Tropical cyclone-induced flooding and the implications for Australian insurers


Rainfall from tropical cyclones is becoming an increasingly important factor in the damages and losses suffered from these events. Image: eyeofpaul — stock.adobe.com

In December 2023, Tropical Cyclone Jasper made landfall in far north Queensland a little over a week after forming near the Solomon Islands. The slow-moving cyclone intensified to become a Category 5 tropical cyclone on December 7 and eased to a Category 2 tropical cyclone when it neared Wujal Wujal on December 13.

Over the next several days, Jasper became the wettest tropical cyclone in Australian history. The extreme rainfall included a five-day total of 2,166mm at Bairds near the Daintree River, causing significant damage to properties and industries while isolating communities. One person died, and thousands of animals were killed during the cyclone and its aftermath, with damages estimated at $1 billion and the damage toll continued to grow in the following days after Jasper was no longer classified as a tropical cyclone.

Events like Jasper are not in isolation as six years prior, Tropical Cyclone Debbie had made landfall in Queensland causing $3.5 billion of damage, with a sizeable portion of the losses coming from rainfall-induced flooding.

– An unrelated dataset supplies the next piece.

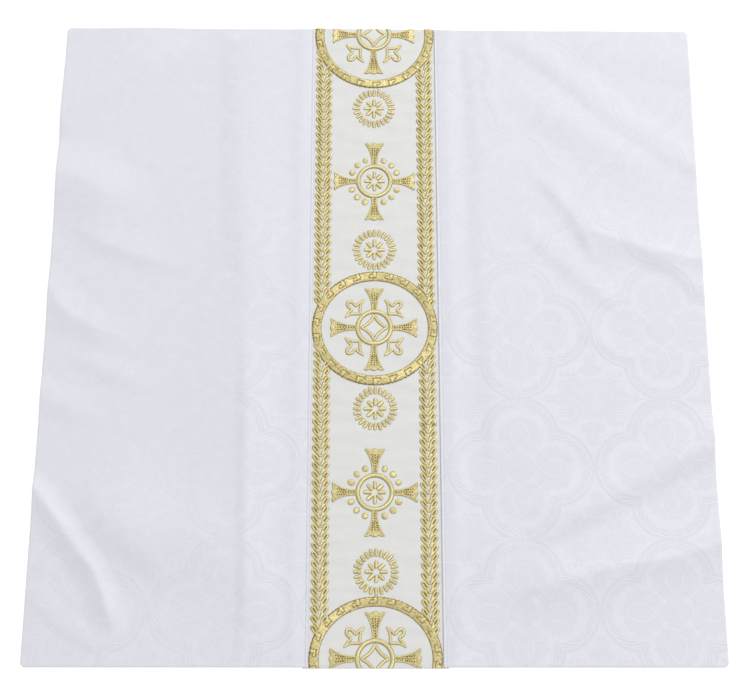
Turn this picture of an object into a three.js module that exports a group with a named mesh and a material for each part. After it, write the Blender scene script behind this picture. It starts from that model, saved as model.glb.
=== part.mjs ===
// Chalice veil: a square veil of white damask that lies flat, with an embroidered orphrey band
// down its middle. Two damask panels lap over the long edges of the band.
// Millimetres, +Z up. The origin is on the surface under the middle of the veil, +X runs across
// the band to the right and +Y along the band to the far edge.
import * as THREE from "three";

// Driving dimensions
const SIDE = 600; // finished side of the square
const PANEL_THICKNESS = 1.4; // damask with its turned backing
const BAND_THICKNESS = 1.2; // woven ground of the band with its interlining
const LAYER_GAP = 0.3; // air between two layers that touch
const BAND_SHOWING = 115.8; // width of the band between the folded edges of the two panels
const BAND_UNDER_LAP = 4.4; // how far the band runs on under each lap
const BAND_PAST_EDGE = 1; // the turned ends of the band stand this far past the panels
const BAND_OFFSET = -2; // the band's axis lies this far right of the middle of the veil
const BAND_LEAN = -0.0063; // and moves this far right for each millimetre towards the far edge
const LAP_CLEARANCE = 0.6; // flat run of the lap past the band's hidden edge
const LAP_FALL = 4; // run over which a panel comes down from the band to the surface
const CORNER_RADIUS = 4.5;
const CELL = 14; // largest step of the grid that a panel is made on

// Folds of the damask. Each row is one straight stretch of a soft ridge: its crest runs from
// (x1, y1) to (x2, y2), rises by rise and falls to nothing at spread to either side.
const FOLDS = [
  { x1: -300, y1: -142, x2: -262, y2: -188, rise: 3.0, spread: 17 },
  { x1: -262, y1: -188, x2: -222, y2: -250, rise: 3.4, spread: 19 },
  { x1: -222, y1: -250, x2: -204, y2: -300, rise: 2.2, spread: 20 },
  { x1: -300, y1: 163, x2: -232, y2: 148, rise: 1.8, spread: 24 },
  { x1: -300, y1: 55, x2: -238, y2: -2, rise: 1.8, spread: 20 },
  { x1: -262, y1: 88, x2: -186, y2: 60, rise: 1.0, spread: 18 },
  { x1: -300, y1: -62, x2: -252, y2: -76, rise: 1.2, spread: 20 },
  { x1: 142, y1: 268, x2: 212, y2: 222, rise: 1.4, spread: 22 },
  { x1: 212, y1: 222, x2: 300, y2: 160, rise: 1.8, spread: 22 },
  { x1: 178, y1: 122, x2: 204, y2: 84, rise: 1.6, spread: 16 },
  { x1: 204, y1: 96, x2: 300, y2: 74, rise: 2.2, spread: 18 },
  { x1: 300, y1: -142, x2: 222, y2: -166, rise: 2.2, spread: 20 },
  { x1: 222, y1: -166, x2: 128, y2: -196, rise: 1.6, spread: 20 },
  { x1: 300, y1: -194, x2: 214, y2: -212, rise: 2.6, spread: 20 },
  { x1: 214, y1: -212, x2: 128, y2: -226, rise: 1.6, spread: 20 },
  { x1: 104, y1: -192, x2: 82, y2: -222, rise: 2.0, spread: 15 },
  { x1: 108, y1: -222, x2: 80, y2: -272, rise: 2.0, spread: 16 },
];

// Derived sizes
const HALF = SIDE / 2;
const LAP_RISE = BAND_THICKNESS + LAYER_GAP;
const LAP_FLAT = BAND_UNDER_LAP + LAP_CLEARANCE;
const BAND_CUT_WIDTH = BAND_SHOWING + 2 * BAND_UNDER_LAP;
const CORNER_INSET = CORNER_RADIUS * (1 - Math.SQRT1_2);

/** X of the middle of the band at height y of the veil. */
function bandAxis(y) {
  return BAND_OFFSET + BAND_LEAN * y;
}

/** Distance from (x, y) to the crest line of a fold. */
function distanceToCrest(x, y, fold) {
  const runX = fold.x2 - fold.x1;
  const runY = fold.y2 - fold.y1;
  const along = ((x - fold.x1) * runX + (y - fold.y1) * runY) / (runX * runX + runY * runY);
  const t = Math.min(1, Math.max(0, along));
  return Math.hypot(x - fold.x1 - t * runX, y - fold.y1 - t * runY);
}

/** Height of the underside over the surface where folds lift the cloth: the highest ridge wins. */
function foldLift(x, y) {
  let lift = 0;
  for (const fold of FOLDS) {
    const share = distanceToCrest(x, y, fold) / fold.spread;
    if (share < 1) {
      lift = Math.max(lift, fold.rise * Math.cos((share * Math.PI) / 2) ** 2);
    }
  }
  return lift;
}

/** Height of the underside over the surface at this distance out from a panel's folded edge. */
function lapLift(fromFold) {
  const down = (fromFold - LAP_FLAT) / LAP_FALL;
  return LAP_RISE * (1 - Math.min(1, Math.max(0, down)));
}

/** Even steps from start to end, none longer than CELL, without the start itself. */
function steps(start, end) {
  const count = Math.ceil(Math.abs(end - start) / CELL);
  return Array.from({ length: count }, (_, i) => start + ((end - start) * (i + 1)) / count);
}

/**
 * A closed sheet on a grid of columns and rows. plan(u, v) gives the x and y of a grid point,
 * under(x, y) the height of its underside, and the top lies thickness above that.
 */
function sheet(columns, rows, plan, under, thickness) {
  const wide = columns.length;
  const tall = rows.length;
  const layer = wide * tall;
  const positions = new Float32Array(2 * layer * 3);
  for (let r = 0; r < tall; r += 1) {
    for (let c = 0; c < wide; c += 1) {
      const [x, y] = plan(columns[c], rows[r]);
      const low = under(x, y);
      const i = r * wide + c;
      positions.set([x, y, low], i * 3);
      positions.set([x, y, low + thickness], (layer + i) * 3);
    }
  }
  const index = [];
  const quad = (a, b, c, d) => index.push(a, b, c, a, c, d);
  for (let r = 0; r < tall - 1; r += 1) {
    for (let c = 0; c < wide - 1; c += 1) {
      const i = r * wide + c;
      quad(i, i + wide, i + wide + 1, i + 1);
      quad(layer + i, layer + i + 1, layer + i + wide + 1, layer + i + wide);
    }
  }
  for (let c = 0; c < wide - 1; c += 1) {
    const far = (tall - 1) * wide + c;
    quad(c, c + 1, layer + c + 1, layer + c);
    quad(far + 1, far, layer + far, layer + far + 1);
  }
  for (let r = 0; r < tall - 1; r += 1) {
    const near = r * wide;
    const last = near + wide - 1;
    quad(near + wide, near, layer + near, layer + near + wide);
    quad(last, last + wide, layer + last + wide, layer + last);
  }
  const geometry = new THREE.BufferGeometry();
  geometry.setAttribute("position", new THREE.BufferAttribute(positions, 3));
  geometry.setIndex(index);
  return geometry;
}

/**
 * One damask panel. side is -1 for the left one and 1 for the right one. Its columns run from
 * the folded edge over the band to the outer edge of the veil.
 */
function damaskPanel(side) {
  const foldEdge = (y) => bandAxis(y) + (side * BAND_SHOWING) / 2;
  const widest = HALF - side * BAND_OFFSET - BAND_SHOWING / 2;
  const flatFrom = LAP_FLAT + LAP_FALL;
  const columns = [0, LAP_FLAT, flatFrom, ...steps(flatFrom, widest - CORNER_RADIUS), widest];
  const rowsInside = steps(-HALF + CORNER_RADIUS, HALF - CORNER_RADIUS);
  const rows = [-HALF, -HALF + CORNER_RADIUS, ...rowsInside, HALF];

  const plan = (fromFold, row) => {
    const atOuterEdge = fromFold === widest;
    const atEnd = Math.abs(row) === HALF;
    const inset = atOuterEdge && atEnd ? CORNER_INSET : 0;
    const y = row - Math.sign(row) * inset;
    const share = Math.max(0, fromFold - flatFrom) / (widest - flatFrom);
    const start = foldEdge(y);
    const outer = side * (HALF - inset);
    const near = start + side * Math.min(fromFold, flatFrom);
    return [near + (outer - near) * share, y];
  };

  const under = (x, y) => {
    const fromFold = side * (x - foldEdge(y));
    return lapLift(fromFold) + (fromFold > flatFrom ? foldLift(x, y) : 0);
  };

  const ordered = side > 0 ? columns : [...columns].reverse();
  return sheet(ordered, rows, plan, under, PANEL_THICKNESS);
}

/** The orphrey band: one flat strip, cut wider than it shows, so that both laps cover its edges. */
function orphreyBand() {
  const halfLength = HALF + BAND_PAST_EDGE;
  const across = [-BAND_CUT_WIDTH / 2, BAND_CUT_WIDTH / 2];
  const along = [-halfLength, halfLength];
  const plan = (fromAxis, y) => [bandAxis(y) + fromAxis, y];
  return sheet(across, along, plan, () => 0, BAND_THICKNESS);
}

/** A named sub-part with its own finish. */
function subPart(name, geometry, finish) {
  const mesh = new THREE.Mesh(geometry, new THREE.MeshStandardMaterial(finish));
  mesh.name = name;
  return mesh;
}

const damask = { color: 0xe6e6ee, roughness: 0.55, metalness: 0 };
const ivory = { color: 0xe3e3da, roughness: 0.5, metalness: 0 };

const veil = new THREE.Group();
veil.name = "chalice_veil";
veil.add(subPart("damask_panel_left", damaskPanel(-1), damask));
veil.add(subPart("damask_panel_right", damaskPanel(1), damask));
veil.add(subPart("orphrey_band", orphreyBand(), ivory));

export default veil;
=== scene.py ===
"""Chalice veil: two panels of white damask and an embroidered orphrey band, laid out flat.

Lengths in the tables and formulas are millimetres, and a mesh is made in metres at the very end.
+X runs across the band to the right, +Y along the band to the far edge, +Z up out of the cloth.
"""
import math
from collections import namedtuple

import bmesh
import bpy
import numpy as np
from bpy.props import FloatProperty, FloatVectorProperty, IntProperty, PointerProperty
from mathutils import Euler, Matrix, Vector


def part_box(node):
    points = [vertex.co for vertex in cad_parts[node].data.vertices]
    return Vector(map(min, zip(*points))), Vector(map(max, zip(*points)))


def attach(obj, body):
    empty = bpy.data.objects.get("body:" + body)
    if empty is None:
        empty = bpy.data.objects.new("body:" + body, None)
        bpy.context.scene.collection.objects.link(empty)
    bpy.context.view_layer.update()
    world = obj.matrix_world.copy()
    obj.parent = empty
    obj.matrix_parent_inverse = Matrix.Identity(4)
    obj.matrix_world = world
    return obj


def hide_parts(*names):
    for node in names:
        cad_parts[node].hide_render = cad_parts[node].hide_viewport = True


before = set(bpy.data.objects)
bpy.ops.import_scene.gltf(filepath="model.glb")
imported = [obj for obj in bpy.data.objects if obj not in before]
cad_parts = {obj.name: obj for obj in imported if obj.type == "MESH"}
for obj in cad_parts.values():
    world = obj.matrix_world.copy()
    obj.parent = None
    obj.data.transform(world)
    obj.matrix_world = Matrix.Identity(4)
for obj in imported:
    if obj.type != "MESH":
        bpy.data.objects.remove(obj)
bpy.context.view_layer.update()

bl_info = {
    "name": "Chalice veil",
    "version": (1, 0, 0),
    "blender": (4, 5, 0),
    "location": "3D View > Sidebar > Veil",
    "description": "A square damask chalice veil with an embroidered orphrey band",
    "category": "Add Mesh",
}

MM = 0.001


def node_box(node):
    """Lowest and highest corner of a solid of the frame, in millimetres."""
    low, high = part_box(node)
    return np.array(low) / MM, np.array(high) / MM


# Sizes that the veil's solids have
HALF = float(round(node_box("damask_panel_right")[1][0], 3))
BAND_HALF_LENGTH = float(round(node_box("orphrey_band")[1][1], 3))
BAND_THICKNESS = float(round(node_box("orphrey_band")[1][2], 3))
PANEL_THICKNESS = 1.4
LAYER_GAP = 0.3
BAND_SHOWING = 115.8
BAND_UNDER_LAP = 4.4
BAND_OFFSET = -2.0
BAND_LEAN = -0.0063
LAP_FLAT = BAND_UNDER_LAP + 0.6
LAP_FALL = 24.0
LAP_RISE = BAND_THICKNESS + LAYER_GAP
CORNER_RADIUS = 4.5

# How much thinner a panel is at its folded edge, how far stitches are sunk into the cloth, how
# much lower again the edge stitches lie in their groove, and how far short of the band's end
# its embroidery is cut
FOLD_THINNER = 0.85
STITCH_SUNK = 0.12
EDGE_STITCH_LOWER = 0.12
CUT_SHORT = 0.4

# Low ridge and stitched groove of a folded edge: place from the edge, half width and height
Bell = namedtuple("Bell", "place half height")
EDGE_RIDGE = Bell(0.8, 0.7, 0.28)
EDGE_GROOVE = Bell(2.1, 0.55, 0.22)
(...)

A concern for insurers is that the rainfall component of tropical cyclones in Australia is fast becoming an increasingly important factor in the damages and losses suffered from these events.

Federation University climate scientist Associate Professor Savin Chand is working on an international project that has been funded by the Gallagher Research Centre, established within its Global Tropical Cyclone Research Consortium, to carry out a comprehensive scientific assessment of tropical cyclones, such as Jasper, and associated rainfall for Australia and the Asia-Pacific.

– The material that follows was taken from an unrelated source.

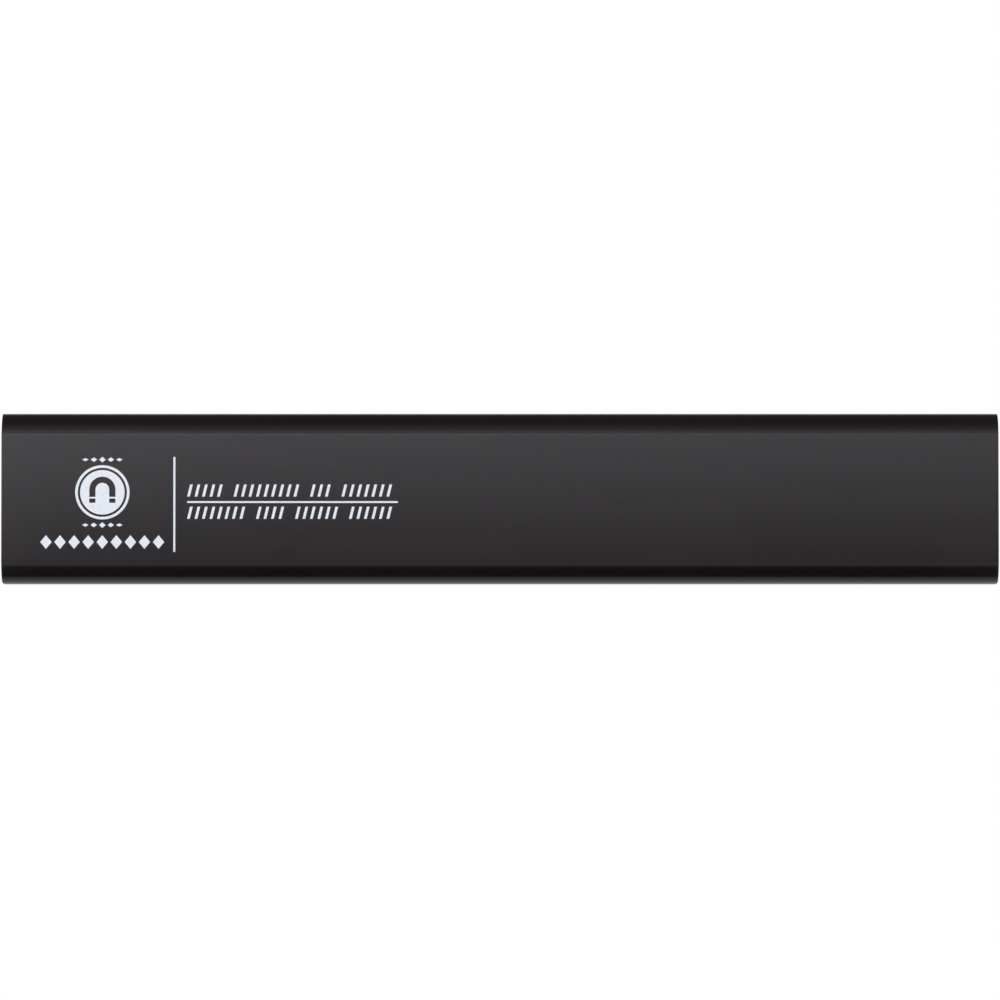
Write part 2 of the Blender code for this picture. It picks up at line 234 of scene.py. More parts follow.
def extruded(outline, axis, low, high):
    """A bmesh of an outline pushed along X, from (y, z) points, or along Y, from (x, z) points."""
    mesh = bmesh.new()
    if axis == "X":
        start = [mesh.verts.new((low, a, b)) for a, b in outline]
        push = Vector((high - low, 0, 0))
    else:
        start = [mesh.verts.new((a, low, b)) for a, b in outline]
        push = Vector((0, high - low, 0))
    face = mesh.faces.new(start)
    grown = bmesh.ops.extrude_face_region(mesh, geom=[face], use_keep_orig=True)
    pushed = [item for item in grown["geom"] if isinstance(item, bmesh.types.BMVert)]
    bmesh.ops.translate(mesh, verts=pushed, vec=push)
    bmesh.ops.recalc_face_normals(mesh, faces=mesh.faces)
    return mesh


def turned(profile, steps=4 * ROUND_STEPS):
    """A bmesh turned about the Y axis from (radius, y) points that start and end on the axis."""
    mesh = bmesh.new()
    points = [mesh.verts.new((radius, y, 0)) for radius, y in profile]
    edges = [mesh.edges.new(pair) for pair in zip(points, points[1:])]
    bmesh.ops.spin(mesh, geom=points + edges, axis=(0, 1, 0), cent=(0, 0, 0),
                   angle=2 * math.pi, steps=steps, use_merge=True)
    bmesh.ops.remove_doubles(mesh, verts=mesh.verts, dist=SAME)
    bmesh.ops.recalc_face_normals(mesh, faces=mesh.faces)
    return mesh


def box(low, high):
    """A bmesh box between two corners."""
    outline = [(low[0], low[2]), (high[0], low[2]), (high[0], high[2]), (low[0], high[2])]
    return extruded(outline, "Y", low[1], high[1])


def holder(mesh, name="temporary"):
    """An object in the scene that holds a bmesh, which is freed."""
    data = bpy.data.meshes.new(name)
    mesh.to_mesh(data)
    mesh.free()
    obj = bpy.data.objects.new(name, data)
    bpy.context.scene.collection.objects.link(obj)
    return obj


def evaluated(obj):
    """The object's mesh with its modifiers, as a new bmesh. The object is removed."""
    graph = bpy.context.evaluated_depsgraph_get()
    graph.update()
    result = bmesh.new()
    result.from_object(obj, graph)
    bpy.data.objects.remove(obj, do_unlink=True)
    return result


def cut(mesh, cutter):
    """A bmesh less another. Both are freed."""
    first = holder(mesh)
    second = holder(cutter)
    modifier = first.modifiers.new("cut", "BOOLEAN")
    modifier.operation = "DIFFERENCE"
    modifier.solver = "EXACT"
    modifier.object = second
    result = evaluated(first)
    bpy.data.objects.remove(second, do_unlink=True)
    return result


def whole_faces(mesh):
    """Joins the triangles of each flat face into one face again."""
    bmesh.ops.remove_doubles(mesh, verts=mesh.verts, dist=SAME_IN_SOLID)
    bmesh.ops.dissolve_limit(mesh, angle_limit=math.radians(FLAT_WITHIN), verts=mesh.verts,
                             edges=mesh.edges)
    return mesh


def cad_solid(node):
    """A copy of a CAD node's solid as a bmesh."""
    mesh = bmesh.new()
    mesh.from_mesh(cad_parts[node].data)
    return whole_faces(mesh)


def flat_faces_first(obj):
    """Shading that keeps the large faces flat, and lets only the rounded edges turn."""
    weighted = obj.modifiers.new("flat_faces_first", "WEIGHTED_NORMAL")
    weighted.mode = "FACE_AREA"
    weighted.weight = 100
    weighted.thresh = 0.0


def piece(name, mesh, material, body, rounding=0.0, segments=3, nodes=()):
    """A finished piece that rides on a CAD body: rounded edges, smooth shading and a material."""
    obj = holder(mesh, name)
    obj.data.shade_smooth()
    if rounding:
        bevel = obj.modifiers.new("rounded_edges", "BEVEL")
        bevel.width = rounding
        bevel.segments = segments
        bevel.limit_method = "ANGLE"
        bevel.angle_limit = math.radians(SHARP_OVER)
        bevel.use_clamp_overlap = True
        flat_faces_first(obj)
    else:
        obj.data.set_sharp_from_angle(angle=math.radians(SHARP_OVER))
    obj.data.materials.append(material)
    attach(obj, body)
    if nodes:
        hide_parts(*nodes)
    return obj


# ---------------------------------------------------------------- materials

def maths_node(tree, operation, *values, clamp=False):
    """The result of a Math node, whose inputs are constants or sockets."""
    node = tree.nodes.new("ShaderNodeMath")
    node.operation = operation
    node.use_clamp = clamp
    for socket, value in zip(node.inputs, values):
        if isinstance(value, (int, float)):
            socket.default_value = value
        else:
            tree.links.new(value, socket)
    return node.outputs["Value"]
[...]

The multi-year project will see Associate Professor Chand expand on his research into tropical cyclones in the region, including around several Asian countries, the South Pacific and Australia.

"The Gallagher Research Centre wants to understand how these weather extremes are changing as a result of climate change and approached me because of the work I have already been doing in this area," Assoc Prof Chand said.

"Part of the rationale for this work is what happened with Tropical Cyclone Jasper in mid-December 2023. We are seeing increasing impacts from events like Jasper and, more recently, Hurricane Milton in the United States, and our work is part of a global effort – a series of comprehensive scientific assessments – of climate extremes that the Gallagher Research Centre is funding."

Dr Iain Willis, Research Director at the Gallagher Research Centre, said tropical cyclones posed a significant risk around the world and had caused $US2.17 trillion in economic losses and $US710 billion in global insured losses since 2000.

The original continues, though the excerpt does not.